Your uploaded statements are processed by an AI model to extract transaction data, then discarded — they are not stored on Synceipt's servers and are not used for AI training.
Frequently Asked Questions
- What if the amount on my receipt differs from the bank charge?
- Synceipt requires an exact amount match for automatic matching. If the receipt total and the transaction amount differ — for example, because a tip was added at the terminal after the receipt was printed — automatic matching won't link them. Use manual matching mode to search for the transaction by merchant or date and link it yourself.
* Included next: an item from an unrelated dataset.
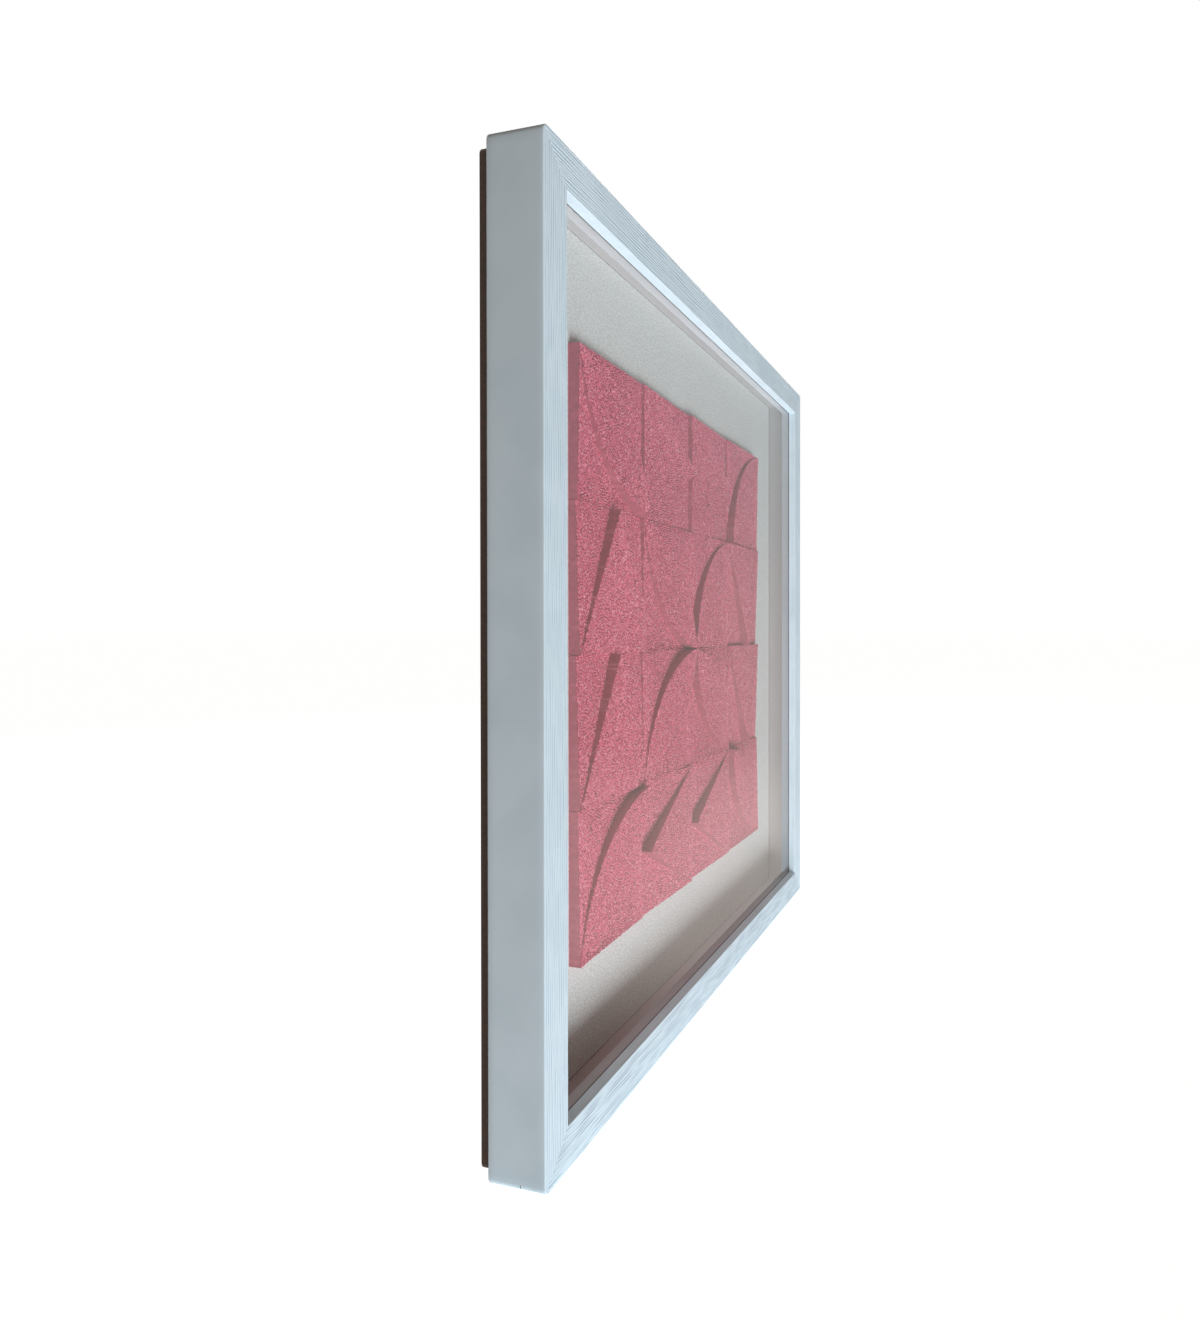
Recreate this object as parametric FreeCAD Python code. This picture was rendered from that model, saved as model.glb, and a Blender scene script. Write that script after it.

- What happens to refunds?
- Refund transactions are treated as positive amounts (while charges and other expenses are negative amounts) and are processed separately. When a refund matches an original receipt, Synceipt can link them together. Unmatched refunds appear in your transaction list flagged for review so you can verify they were expected.
- What if I have two charges from the same store on the same day?
- Synceipt matches on exact amount. If both charges have the same amount, each will be automatically matched to a receipt with that same amount. If the amounts differ, the unmatched transaction won't be auto-matched and you can link it manually using manual matching mode.
- Do I need to connect a bank account to use receipt matching?
- No. You can upload a PDF bank statement and Synceipt's AI extracts the transactions automatically. You can also enter transactions manually. Plaid is optional — it just keeps transactions continuously up to date without any manual step.
- Can I disconnect my bank account or email account at any time?
- Yes. Go to Settings and remove any connected account at any time. Disconnecting stops future syncing but does not delete data already imported.